Debbie Davis, director of the academy, welcomed the addition of Peer.

“The Arkansas Leadership Academy is fortunate to have Diana Peer join us in our work as we continue to build the leadership capacity of teachers, principals and superintendents across the state,” Davis said. “Diana is an accomplished educational leader and facilitator of learning who will have a positive impact as she works with principals in the Master Principal Program. She is a model of lifelong learning who brings innovative concepts and a quest for improved student and adult learning to our team.”

Davis served as leader of the principal institute before being named director of the leadership academy in September 2008.

An educator for 30 years and a principal for 11 years, Peer entered the first phase of the principal institute in 2000 after becoming principal at Parkview two years before.

“It was a great opportunity to continue my own professional development, specific to the principalship,” Peer said. “I had already been to graduate school, but that first phase created such a need in me that I looked for another graduate program in which to enroll.”

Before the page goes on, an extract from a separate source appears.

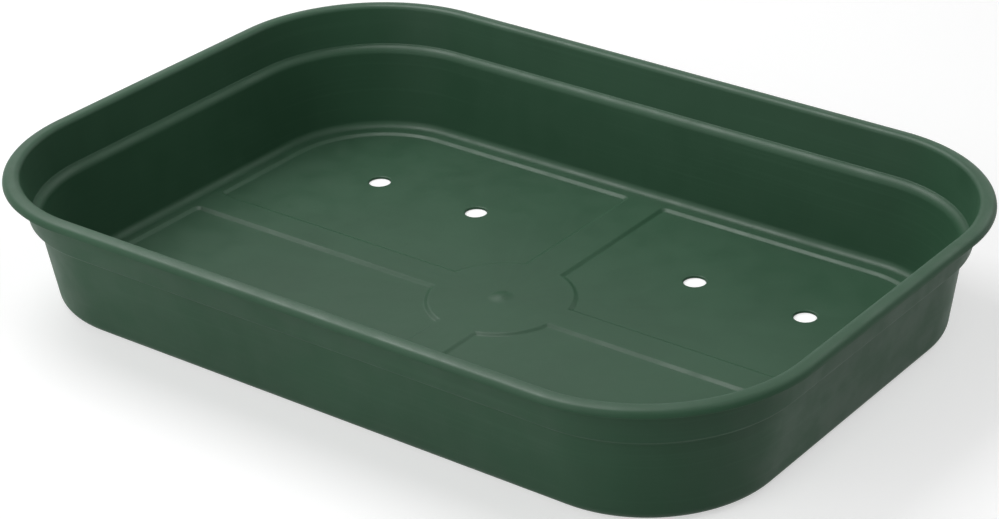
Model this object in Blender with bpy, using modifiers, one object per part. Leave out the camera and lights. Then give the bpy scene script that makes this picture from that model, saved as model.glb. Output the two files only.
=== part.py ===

At that time, the principal institute consisted only of one phase so Peer went back to school. She earned her educational specialist degree in educational leadership from Arkansas Tech University. She already had a master of education in instructional resources from the University of Arkansas and a bachelor of arts in music education from Hendrix College.

“Phase II of the principal institute came along, and I found it was a wonderful way for me to keep growing professionally,” Peer said.

The institute now consists of three phases, and participants who complete it earn an annual bonus for five years. They are eligible for an additional bonus for five years if they work as a principal of a low-performing school. Additional information may be found online at http://www.arkansasleadershipacademy.org/ under Institutes.

“The institute differs from graduate school because of the support you receive both from the leaders and other principals,” Peer explained. “The learning opportunities are totally relevant to the day-to-day work of school leadership, and the networks you build with other professionals provide an ongoing learning experience. You don’t go away and never see these people again.”

Principals at all sizes and types of schools across the state take the information and techniques they learn, apply them in their schools and then share the results with others, she said.

Peer described her decision to leave Parkview and take the institute position as an opportunity for her to make a difference for more children.

“I hope to have an influence on more than the 450 students in my school,” she said. “Van Buren provides a wonderful culture of learning for kids and for teachers and administrators. All kids in the state deserve to go to a school as wonderful as Parkview.”

Parkview was recognized last year by University of Arkansas researchers in the Arkansas Best Practices Study. Peer has won numerous school and professional awards, received several school grants, and made many national and state presentations.

Peer starts her new job July 1. She has been giving volunteer service to the academy, too.

“I’ve been a volunteer, as the academy teaches us to do, facilitating sessions, scoring portfolios, and coaching for the past several years,” she said. “That work was another factor that made me believe this will be an awesome job for me. It gave me a taste of what the job will be like.”

She will commute from her home in Rudy (Crawford County). Her husband, Steven Peer, is a district judge there. They have three grown children and five grandchildren. Peer, her husband, and two of her children are University of Arkansas graduates.